International Journal of Population Data Science (Sep 2024)

Disability Benefit Reform and Benefit Outcomes: A Re-examination of the Introduction of the UK Personal Independence Payment Using Linked Population Data

  • Ana-Corina Miller,
  • Duncan McVicar,
  • Neil Rowland,
  • Babak Jahanshahi

DOI
https://doi.org/10.23889/ijpds.v9i5.2604
Journal volume & issue
Vol. 9, no. 5

Abstract

Read online

Objectives Many countries face the problem of how to provide support for additional costs faced by disabled people while restricting disability benefit program growth given tight public finances. In 2013, the UK reformed its main additional costs disability benefit with this objective, changing both medical screening and payment rates with the introduction of the Personal Independence Payment (PIP). This study uses newly available linked administrative population data to examine the impact of this major reform on disability benefit receipt. Approach We use the newly available 2011CBI dataset, which links Census records to microdata on benefit receipt for the population of England and Wales from 2011-2015. Difference-in-difference and synthetic control methods are used to estimate the reform impact on the probability of flowing onto disability benefits, exploiting the structure of the roll-out of PIP’s introduction across English regions.
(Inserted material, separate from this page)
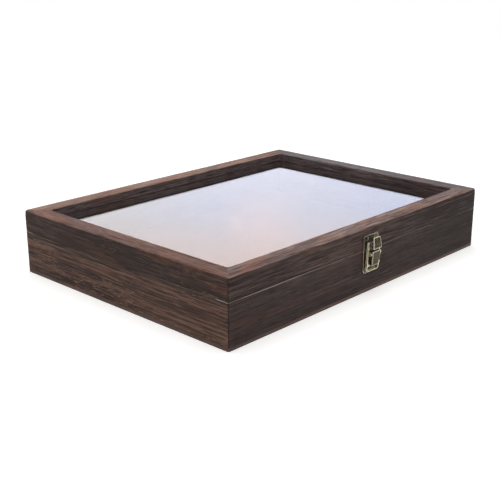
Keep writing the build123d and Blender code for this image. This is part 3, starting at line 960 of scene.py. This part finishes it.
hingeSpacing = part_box("hinge_right_pin")[0].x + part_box("hinge_right_pin")[1].x
screwPiece("hingeBaseScrews", "hinge_base_screws", "case_base", 2, hingeSpacing, 4)
screwPiece("hingeLidScrews", "hinge_lid_screws", "lid", 2, hingeSpacing, 9)
screwPiece("latchBaseScrews", "latch_base_screws", "case_base", 1, 0.0, 6)
screwPiece("latchCatchScrews", "latch_catch_screws", "lid", 1, 0.0, 11)
print("screws done")

# Foam sheet: fine closed cells, with softly worn edges
foam = {
    "edge": 1.2 * mm,
    "edgeSteps": 3,
    "step": 4.0 * mm,
    "low": (85, 71, 58),
    "high": (98, 82, 68),
    "grain": (70, 57, 46),
    "cells": 1100.0,  # per metre
    "drift": 38.0,
    "driftShows": (0.35, 0.65),
    "grains": 420.0,
    "grainShows": (0.55, 0.7),
    "grainAmount": 0.4,
    "roughness": (0.9, 1.0),
    "roughStops": (0.3, 0.7),
    "grainBump": 0.6,
    "bumpStrength": 0.2,
    "bumpDepth": 0.15 * mm,
    "specular": 0.05,
}


def foamMaterial():
    made, w = newMaterial("pinningFoam")
    place = objectPlace(w)
    cells = w.add("ShaderNodeTexVoronoi", {}, {"Vector": place, "Scale": foam["cells"]})
    drift = w.noise(place, detail=3.0, scale=foam["drift"])
    grains = w.noise(place, detail=2.0, scale=foam["grains"])
    colour = w.mix(w.rise(drift, *foam["driftShows"]), tint(foam["low"]), tint(foam["high"]))
    colour = w.paint(w.rise(grains, *foam["grainShows"]) * foam["grainAmount"], colour, foam["grain"])
    sockets = {
        "Base Color": colour,
        "Roughness": w.rise(grains, *foam["roughStops"], *foam["roughness"]),
        "Normal": w.bump(cells + grains * foam["grainBump"], foam["bumpStrength"], foam["bumpDepth"]),
        "Specular IOR Level": foam["specular"],
    }
    principled(w, sockets)
    return made


def foamMesh():
    low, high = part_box("pinning_foam")
    size = high - low
    shape = bmesh.new()
    bmesh.ops.create_cube(shape, size=1.0)
    for vert in shape.verts:
        vert.co = Vector([low[i] + size[i] * (vert.co[i] + 0.5) for i in range(3)])
    top = [e for e in shape.edges if all(v.co.z > high.z - mm for v in e.verts)]
    upright = [e for e in shape.edges if abs(e.verts[0].co.z - e.verts[1].co.z) > mm]
    rounding = {"offset": foam["edge"], "segments": foam["edgeSteps"], "profile": 0.5, "affect": "EDGES"}
    bmesh.ops.bevel(shape, geom=top + upright, **rounding)
    for axis, span in ((0, size.x), (1, size.y)):
        normal = Vector((axis == 0, axis == 1, 0))
        for index in range(1, int(span / foam["step"])):
            cut = low.copy()
            cut[axis] = low[axis] + index * foam["step"]
            geom = shape.verts[:] + shape.edges[:] + shape.faces[:]
            bmesh.ops.bisect_plane(shape, geom=geom, plane_co=cut, plane_no=normal, dist=1e-7)
    bmesh.ops.recalc_face_normals(shape, faces=shape.faces)
    mesh = bpy.data.meshes.new("pinningFoamSheet")
    shape.to_mesh(mesh)
    shape.free()
    mesh.materials.append(foamMaterial())
    return mesh


foamSheet = newPiece("pinningFoamSheet", foamMesh())
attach(foamSheet, "case_base")
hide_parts("pinning_foam")
print("foam done")

# Floor, world and lamps
studio = {
    "floorSize": 4.0,
    "floorShades": ((236, 235, 233), (240, 240, 239)),
    "floorDrift": 3.0,
    "floorRoughness": 0.8,
    "floorLift": 0.42,  # for the camera and mirrors only, so that the open floor reads white
    "liftReach": (0.3, 2.0),  # squares of the distances between which it grows to full white
    "fill": (0.3, 0.3, 0.3, 1.0),
    "white": (1.0, 1.0, 1.0, 1.0),
    "farSky": (1.72, 1.75, 2.05, 1.0),  # what the far and near ends of the pane mirror
    "nearSky": (2.24, 1.84, 1.74, 1.0),
    "skySlopes": (0.27, 0.36),
    "leftTint": (1.02, 0.98, 0.87, 1.0),  # and its left and right corners
    "rightTint": (0.9, 0.93, 0.985, 1.0),
    "tintReach": (0.02, 0.2),
    "overhead": (0.45, 0.75),  # slopes where the sky turns white above and below that band
    "horizon": (0.12, 0.02),
    "glows": {  # faint warm glows in the pane
        "broad": {"way": (0.7053, 0.6444, 0.2955), "reach": 0.055, "colour": (0.22, 0.07, 0.0, 1.0)},
        "spot": {"way": (0.6878, 0.6635, 0.2945), "reach": 0.011, "colour": (0.14, 0.12, 0.1, 1.0)},
    },
    "skyTurn": radians(43),
}


def floorMaterial():
    made, w = newMaterial("paleFloor")
    place = objectPlace(w)
    x, y = w.parts(place)[:2]
    low, high = [tint(shade) for shade in studio["floorShades"]]
    colour = w.mix(w.noise(place, detail=2.0, scale=studio["floorDrift"]), low, high)
    sockets = {"Base Color": colour, "Roughness": studio["floorRoughness"]}
    matt = w.add("ShaderNodeBsdfPrincipled", {}, sockets)
    path = w.add("ShaderNodeLightPath", output="Is Camera Ray")
    seen = path.larger(path.output("Is Glossy Ray"))
    far = w.rise(x * x + y * y, *studio["liftReach"], studio["floorLift"], 1.0)
    lift = w.add("ShaderNodeEmission", {}, {"Strength": seen * far})
    surface(w, w.add("ShaderNodeAddShader", {}, {0: matt, 1: lift}))
    return made


def floorPiece():
    half = studio["floorSize"] / 2
    corners = [(-half, -half, 0), (half, -half, 0), (half, half, 0), (-half, half, 0)]
    mesh = bpy.data.meshes.new("floor")
    mesh.from_pydata(corners, [], [(0, 1, 2, 3)])
    mesh.materials.append(floorMaterial())
    newPiece("floor", mesh)


def mirroredSky(w):
    # what the pane mirrors: a slope of tones from far to near, with tinted corners and the glows
    way = w.add("ShaderNodeTexCoord", output="Generated")
    east, north, slope = w.parts(way)
    across = north * cos(studio["skyTurn"]) - east * sin(studio["skyTurn"])
    near, far = studio["tintReach"]
    sky = w.mix(w.rise(slope, *studio["skySlopes"]), studio["farSky"], studio["nearSky"])
    sky = w.mix(w.rise(across, near, far), sky, studio["leftTint"], "MULTIPLY")
    sky = w.mix(w.rise(across, -near, -far), sky, studio["rightTint"], "MULTIPLY")
    for glow in studio["glows"].values():
        away = w.vector("DISTANCE", way, glow["way"], "Value")
        sky = w.mix(w.rise(away, glow["reach"], 0.0), sky, glow["colour"], "ADD")
    sky = w.mix(w.rise(slope, *studio["overhead"]), sky, studio["white"])
    return w.mix(w.rise(slope, *studio["horizon"]), sky, studio["white"])


def studioWorld():
    world = bpy.data.worlds.new("studio")
    scene.world = world
    world.use_nodes = True
    world.node_tree.nodes.clear()
    w = Wiring(world.node_tree)
    seen = w.add("ShaderNodeLightPath", output="Is Camera Ray")
    bounced = seen.output("Is Glossy Ray").larger(seen.output("Is Transmission Ray"))
    mirrored = seen.output("Is Singular Ray") * bounced * (1 - seen)
    colour = w.mix(seen.larger(bounced), studio["fill"], studio["white"])
    colour = w.mix(mirrored, colour, mirroredSky(w))
    background = w.add("ShaderNodeBackground", {}, {"Color": colour, "Strength": 1.0})
    w.add("ShaderNodeOutputWorld", {}, {"Surface": background})


lamps = {
    "keyLeft": {"place": (-2.2, -0.9, 1.5), "size": 1.4, "watts": 22.0, "colour": (1.0, 0.985, 0.965)},
    "overhead": {"place": (0.1, 0.3, 2.4), "size": 2.0, "watts": 34.0, "colour": (1.0, 0.99, 0.98)},
    "fillRight": {"place": (1.4, -2.2, 1.2), "size": 1.6, "watts": 3.0, "colour": (0.98, 0.985, 1.0)},
}
lampAim = (0, 0, 30 * mm)
view = {
    "place": (-0.6244, -0.5739, 0.2944),
    "aim": (-0.0534, -0.0378, 0.0297),
    "lens": 66.67,
    "sensor": 36.0,
    "nearest": 10 * mm,
}


def aimAt(thing, place, goal):
    thing.location = place
    thing.rotation_euler = (Vector(goal) - Vector(place)).to_track_quat("-Z", "Y").to_euler()


floorPiece()
studioWorld()
for name, lamp in lamps.items():
    data = bpy.data.lights.new(name, "AREA")
    data.size = lamp["size"]
    data.energy = lamp["watts"]
    data.color = lamp["colour"]
    light = newPiece(name, data)
    aimAt(light, lamp["place"], lampAim)
    light.visible_glossy = False
    light.visible_transmission = False
cameraData = bpy.data.cameras.new("photograph")
cameraData.lens = view["lens"]
cameraData.sensor_width = view["sensor"]
cameraData.clip_start = view["nearest"]
camera = newPiece("photograph", cameraData)
aimAt(camera, view["place"], view["aim"])
scene.camera = camera
scene.view_settings.view_transform = "Standard"
print("studio done")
Results Introducing PIP led to a sharp fall in the probability of disability benefit onflow, with tentative evidence of a partial reversal in the following year. Further analysis is required to quantify the extent to which this reflects well-known administrative delays in processing applications as opposed to a step change in the probability of claims being successful. Conclusions This study is the first to present linked administrative population data estimates of the benefit recipiency effects of the introduction of PIP. In doing so it both contributes to the wider international literature on disability benefit reform and provides an early research application of a significant new administrative dataset for England and Wales.